═══ Items

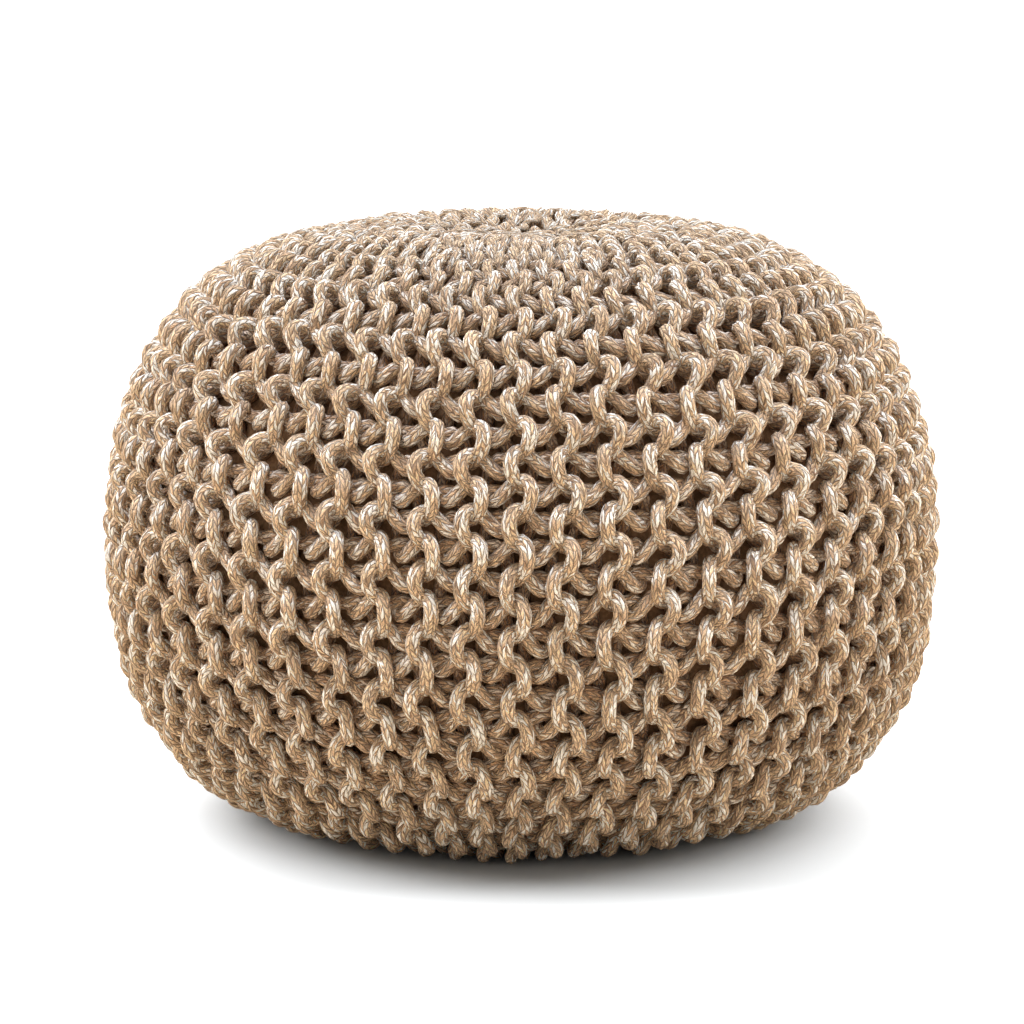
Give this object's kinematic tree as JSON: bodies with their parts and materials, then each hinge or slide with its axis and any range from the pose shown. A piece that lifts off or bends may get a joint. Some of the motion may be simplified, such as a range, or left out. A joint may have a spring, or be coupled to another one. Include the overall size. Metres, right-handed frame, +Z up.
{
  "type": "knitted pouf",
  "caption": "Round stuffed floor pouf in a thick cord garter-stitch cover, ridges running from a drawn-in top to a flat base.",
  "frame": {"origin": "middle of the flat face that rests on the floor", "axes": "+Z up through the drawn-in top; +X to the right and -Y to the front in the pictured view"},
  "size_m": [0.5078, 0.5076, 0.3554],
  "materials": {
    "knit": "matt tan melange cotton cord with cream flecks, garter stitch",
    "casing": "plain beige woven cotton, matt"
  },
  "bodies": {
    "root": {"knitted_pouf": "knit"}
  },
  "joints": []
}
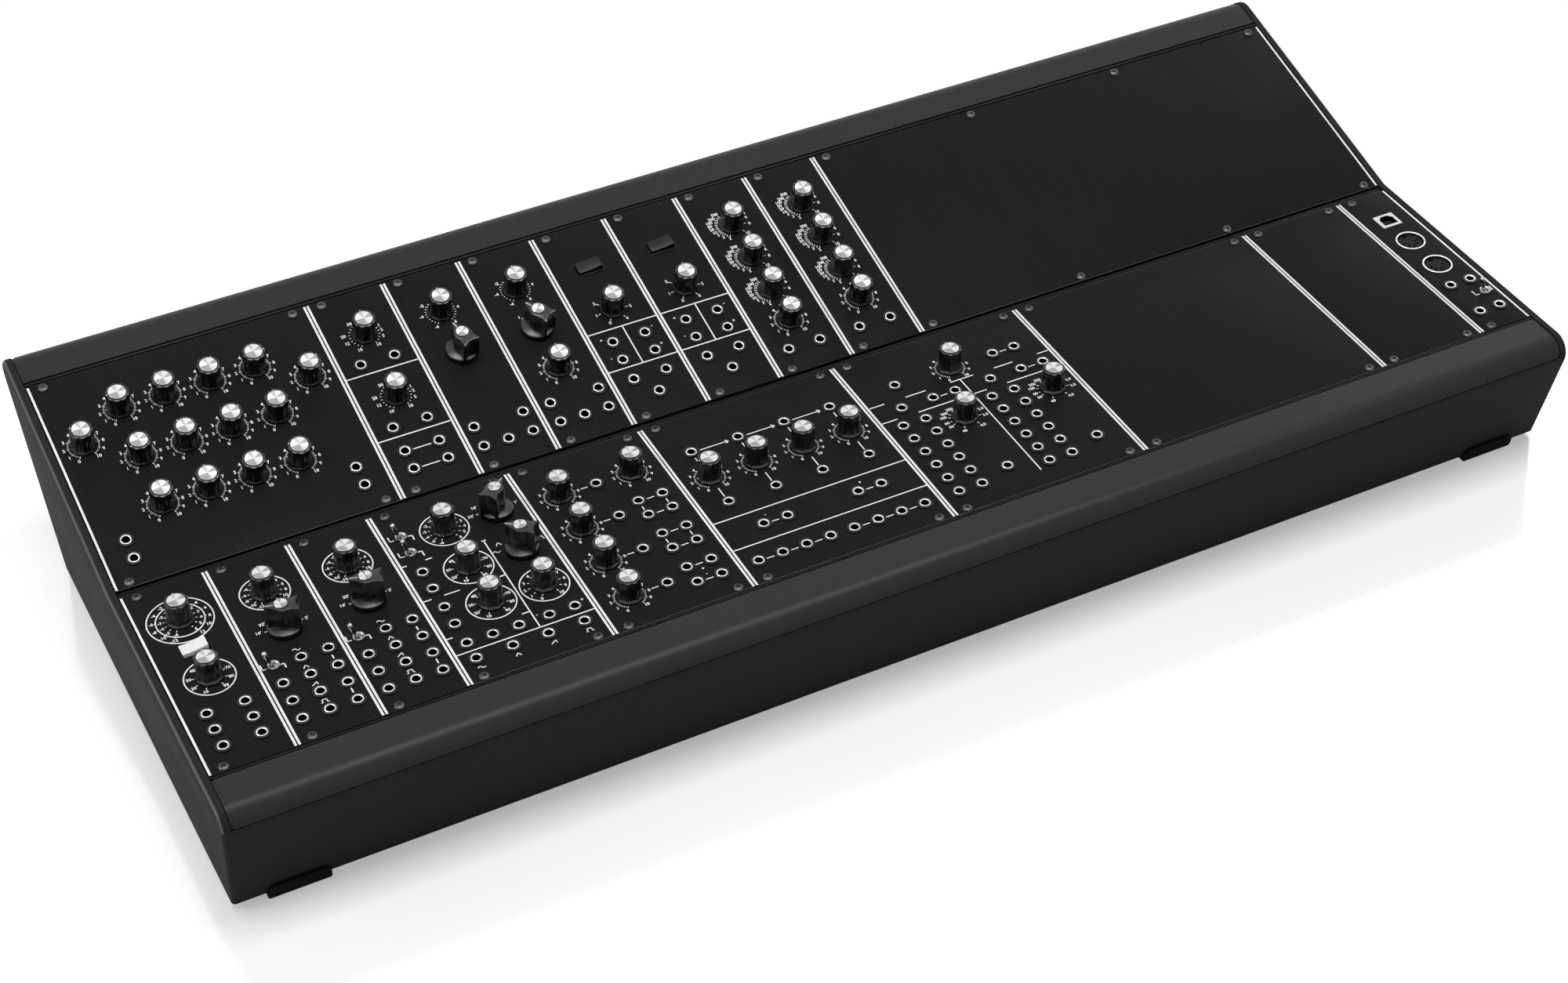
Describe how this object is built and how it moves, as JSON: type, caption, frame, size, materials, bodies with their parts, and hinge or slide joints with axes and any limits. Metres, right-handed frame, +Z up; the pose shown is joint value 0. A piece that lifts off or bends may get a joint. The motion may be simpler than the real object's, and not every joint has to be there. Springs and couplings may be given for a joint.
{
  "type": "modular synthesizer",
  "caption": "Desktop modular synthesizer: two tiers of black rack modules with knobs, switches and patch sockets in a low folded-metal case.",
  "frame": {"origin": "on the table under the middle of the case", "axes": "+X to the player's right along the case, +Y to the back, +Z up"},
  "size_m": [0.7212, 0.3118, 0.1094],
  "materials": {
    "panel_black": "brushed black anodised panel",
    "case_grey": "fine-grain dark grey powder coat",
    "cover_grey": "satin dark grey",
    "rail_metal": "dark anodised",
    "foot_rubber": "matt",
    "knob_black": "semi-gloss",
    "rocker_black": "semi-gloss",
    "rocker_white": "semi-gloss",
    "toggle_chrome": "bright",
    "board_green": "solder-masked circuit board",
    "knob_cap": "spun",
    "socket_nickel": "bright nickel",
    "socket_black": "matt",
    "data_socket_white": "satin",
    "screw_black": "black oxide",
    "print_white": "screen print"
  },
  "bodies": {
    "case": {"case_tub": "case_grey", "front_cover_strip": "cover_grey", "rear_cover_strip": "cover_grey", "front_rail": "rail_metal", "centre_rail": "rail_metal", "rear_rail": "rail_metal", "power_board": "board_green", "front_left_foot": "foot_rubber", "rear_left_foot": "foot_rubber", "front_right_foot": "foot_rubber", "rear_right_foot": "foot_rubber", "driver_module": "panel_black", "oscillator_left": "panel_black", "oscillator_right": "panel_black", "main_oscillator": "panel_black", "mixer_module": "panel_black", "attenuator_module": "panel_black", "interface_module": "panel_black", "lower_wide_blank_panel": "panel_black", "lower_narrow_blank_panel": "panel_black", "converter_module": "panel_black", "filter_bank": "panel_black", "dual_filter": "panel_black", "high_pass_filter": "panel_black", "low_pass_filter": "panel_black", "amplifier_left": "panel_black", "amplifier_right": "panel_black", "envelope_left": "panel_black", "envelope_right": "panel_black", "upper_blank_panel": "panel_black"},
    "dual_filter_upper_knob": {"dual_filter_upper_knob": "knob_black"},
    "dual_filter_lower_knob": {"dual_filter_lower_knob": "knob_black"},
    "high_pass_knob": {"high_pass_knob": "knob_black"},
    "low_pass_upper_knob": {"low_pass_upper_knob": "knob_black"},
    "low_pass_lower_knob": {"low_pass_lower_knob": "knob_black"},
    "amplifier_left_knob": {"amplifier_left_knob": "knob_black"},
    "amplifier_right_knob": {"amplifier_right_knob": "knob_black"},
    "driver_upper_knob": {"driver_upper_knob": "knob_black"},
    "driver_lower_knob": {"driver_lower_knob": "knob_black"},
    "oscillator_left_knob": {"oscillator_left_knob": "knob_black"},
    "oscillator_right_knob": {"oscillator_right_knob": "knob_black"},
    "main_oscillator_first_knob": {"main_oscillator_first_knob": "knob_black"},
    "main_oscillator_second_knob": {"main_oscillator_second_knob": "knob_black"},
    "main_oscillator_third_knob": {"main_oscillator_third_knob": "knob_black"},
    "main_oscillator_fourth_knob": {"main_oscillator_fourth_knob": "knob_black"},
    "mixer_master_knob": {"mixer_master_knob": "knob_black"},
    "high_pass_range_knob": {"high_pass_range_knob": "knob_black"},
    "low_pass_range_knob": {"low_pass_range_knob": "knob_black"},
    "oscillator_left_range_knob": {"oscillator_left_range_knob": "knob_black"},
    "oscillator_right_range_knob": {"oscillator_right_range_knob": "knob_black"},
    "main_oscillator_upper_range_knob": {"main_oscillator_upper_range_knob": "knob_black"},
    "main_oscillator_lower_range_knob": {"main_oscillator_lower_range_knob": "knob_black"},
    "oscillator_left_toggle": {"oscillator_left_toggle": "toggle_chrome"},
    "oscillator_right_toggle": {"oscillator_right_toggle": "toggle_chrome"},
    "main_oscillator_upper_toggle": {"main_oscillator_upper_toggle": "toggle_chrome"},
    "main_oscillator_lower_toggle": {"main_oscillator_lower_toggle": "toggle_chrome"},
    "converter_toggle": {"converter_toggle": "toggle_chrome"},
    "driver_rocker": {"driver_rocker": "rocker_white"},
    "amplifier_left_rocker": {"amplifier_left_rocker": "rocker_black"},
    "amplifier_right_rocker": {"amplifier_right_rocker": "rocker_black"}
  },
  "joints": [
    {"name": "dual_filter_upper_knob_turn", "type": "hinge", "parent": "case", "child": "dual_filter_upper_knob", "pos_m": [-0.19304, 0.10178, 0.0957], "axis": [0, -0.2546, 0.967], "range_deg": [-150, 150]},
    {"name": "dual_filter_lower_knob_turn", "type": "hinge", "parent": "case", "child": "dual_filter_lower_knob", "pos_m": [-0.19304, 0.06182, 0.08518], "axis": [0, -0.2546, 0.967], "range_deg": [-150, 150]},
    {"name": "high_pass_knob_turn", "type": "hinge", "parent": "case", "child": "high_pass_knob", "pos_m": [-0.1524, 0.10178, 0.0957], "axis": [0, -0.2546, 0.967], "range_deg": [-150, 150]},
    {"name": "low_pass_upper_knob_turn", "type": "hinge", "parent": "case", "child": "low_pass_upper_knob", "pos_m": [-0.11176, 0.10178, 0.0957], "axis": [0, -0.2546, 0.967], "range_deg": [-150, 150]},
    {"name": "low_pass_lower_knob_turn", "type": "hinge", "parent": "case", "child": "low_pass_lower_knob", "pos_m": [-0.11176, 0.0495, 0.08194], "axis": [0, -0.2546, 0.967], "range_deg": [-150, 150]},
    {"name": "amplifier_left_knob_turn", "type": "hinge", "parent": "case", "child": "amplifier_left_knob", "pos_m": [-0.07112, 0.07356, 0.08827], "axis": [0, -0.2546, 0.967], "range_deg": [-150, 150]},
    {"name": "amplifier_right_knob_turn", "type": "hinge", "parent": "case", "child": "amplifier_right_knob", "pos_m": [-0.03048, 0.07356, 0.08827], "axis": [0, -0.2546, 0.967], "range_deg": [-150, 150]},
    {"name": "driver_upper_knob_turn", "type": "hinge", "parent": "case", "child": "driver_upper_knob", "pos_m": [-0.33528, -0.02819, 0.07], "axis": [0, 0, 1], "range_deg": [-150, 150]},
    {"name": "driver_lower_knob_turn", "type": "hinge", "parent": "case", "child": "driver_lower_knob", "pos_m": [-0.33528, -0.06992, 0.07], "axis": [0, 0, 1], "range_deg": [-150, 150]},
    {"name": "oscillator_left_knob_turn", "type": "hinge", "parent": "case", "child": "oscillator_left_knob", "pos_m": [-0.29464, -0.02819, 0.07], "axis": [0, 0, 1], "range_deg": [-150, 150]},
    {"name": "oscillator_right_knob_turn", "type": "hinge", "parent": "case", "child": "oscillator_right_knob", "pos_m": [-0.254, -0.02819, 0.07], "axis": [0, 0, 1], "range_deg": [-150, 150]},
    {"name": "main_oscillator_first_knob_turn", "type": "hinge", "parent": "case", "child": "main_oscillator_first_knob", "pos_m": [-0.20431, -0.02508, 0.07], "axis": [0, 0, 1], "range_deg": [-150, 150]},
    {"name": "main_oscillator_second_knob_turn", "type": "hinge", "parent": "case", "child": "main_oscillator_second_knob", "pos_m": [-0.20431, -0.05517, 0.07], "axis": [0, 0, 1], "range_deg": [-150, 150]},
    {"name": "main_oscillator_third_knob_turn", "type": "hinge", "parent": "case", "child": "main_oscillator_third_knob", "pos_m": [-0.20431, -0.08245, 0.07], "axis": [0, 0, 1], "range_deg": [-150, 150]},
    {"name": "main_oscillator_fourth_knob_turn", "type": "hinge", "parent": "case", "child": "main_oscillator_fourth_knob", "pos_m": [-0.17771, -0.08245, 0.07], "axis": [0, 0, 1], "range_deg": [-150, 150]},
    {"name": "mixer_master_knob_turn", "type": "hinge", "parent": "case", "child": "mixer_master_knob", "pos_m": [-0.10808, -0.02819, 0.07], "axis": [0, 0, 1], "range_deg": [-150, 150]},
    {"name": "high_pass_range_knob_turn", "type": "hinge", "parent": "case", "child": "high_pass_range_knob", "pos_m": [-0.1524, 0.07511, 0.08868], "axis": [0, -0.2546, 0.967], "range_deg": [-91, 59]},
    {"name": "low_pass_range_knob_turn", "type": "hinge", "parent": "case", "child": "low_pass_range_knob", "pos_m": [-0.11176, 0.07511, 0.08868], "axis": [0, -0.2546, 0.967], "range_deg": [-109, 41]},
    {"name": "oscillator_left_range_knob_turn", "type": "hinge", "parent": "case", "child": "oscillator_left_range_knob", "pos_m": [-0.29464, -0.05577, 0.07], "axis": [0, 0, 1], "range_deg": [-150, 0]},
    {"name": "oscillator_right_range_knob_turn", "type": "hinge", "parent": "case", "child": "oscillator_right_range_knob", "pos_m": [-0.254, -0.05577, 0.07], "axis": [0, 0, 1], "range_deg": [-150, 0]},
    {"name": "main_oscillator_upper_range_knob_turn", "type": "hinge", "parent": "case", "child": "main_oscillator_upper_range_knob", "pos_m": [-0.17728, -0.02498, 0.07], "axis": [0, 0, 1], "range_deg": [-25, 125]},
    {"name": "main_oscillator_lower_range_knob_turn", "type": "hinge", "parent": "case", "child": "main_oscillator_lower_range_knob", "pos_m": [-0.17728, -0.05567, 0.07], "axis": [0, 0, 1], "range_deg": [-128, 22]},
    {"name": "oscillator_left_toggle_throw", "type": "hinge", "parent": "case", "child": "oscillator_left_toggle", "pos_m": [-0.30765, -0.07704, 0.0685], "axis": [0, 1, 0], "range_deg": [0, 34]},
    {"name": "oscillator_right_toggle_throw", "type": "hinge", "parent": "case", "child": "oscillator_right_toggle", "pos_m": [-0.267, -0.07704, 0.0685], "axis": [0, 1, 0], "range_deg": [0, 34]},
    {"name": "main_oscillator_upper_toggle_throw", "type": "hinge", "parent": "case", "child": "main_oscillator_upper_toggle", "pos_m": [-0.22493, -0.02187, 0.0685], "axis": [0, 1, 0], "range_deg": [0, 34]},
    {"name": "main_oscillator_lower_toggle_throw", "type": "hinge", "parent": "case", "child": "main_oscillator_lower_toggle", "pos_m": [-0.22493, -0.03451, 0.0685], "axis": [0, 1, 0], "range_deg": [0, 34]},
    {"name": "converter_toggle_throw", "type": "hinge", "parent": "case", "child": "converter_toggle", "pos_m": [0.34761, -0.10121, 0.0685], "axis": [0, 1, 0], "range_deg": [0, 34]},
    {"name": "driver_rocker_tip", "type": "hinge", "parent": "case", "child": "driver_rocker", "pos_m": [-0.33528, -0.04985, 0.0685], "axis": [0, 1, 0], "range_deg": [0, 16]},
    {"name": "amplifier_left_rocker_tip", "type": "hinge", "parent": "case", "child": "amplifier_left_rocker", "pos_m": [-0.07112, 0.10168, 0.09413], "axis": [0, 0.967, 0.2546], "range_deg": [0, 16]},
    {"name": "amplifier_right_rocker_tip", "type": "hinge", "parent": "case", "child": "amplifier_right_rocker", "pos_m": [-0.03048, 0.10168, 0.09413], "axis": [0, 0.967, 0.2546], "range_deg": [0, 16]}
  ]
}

══════

=== What you should do ===
Check the data for the word "bodies" and pull out the lines that have it.

=== Solution for this exercise ===
Give this object's kinematic tree as JSON: bodies with their parts and materials, then each hinge or slide with its axis and any range from the pose shown. A piece that lifts off or bends may get a joint. Some of the motion may be simplified, such as a range, or left out. A joint may have a spring, or be coupled to another one. Include the overall size. Metres, right-handed frame, +Z up.
  "bodies": {
Describe how this object is built and how it moves, as JSON: type, caption, frame, size, materials, bodies with their parts, and hinge or slide joints with axes and any limits. Metres, right-handed frame, +Z up; the pose shown is joint value 0. A piece that lifts off or bends may get a joint. The motion may be simpler than the real object's, and not every joint has to be there. Springs and couplings may be given for a joint.
  "bodies": {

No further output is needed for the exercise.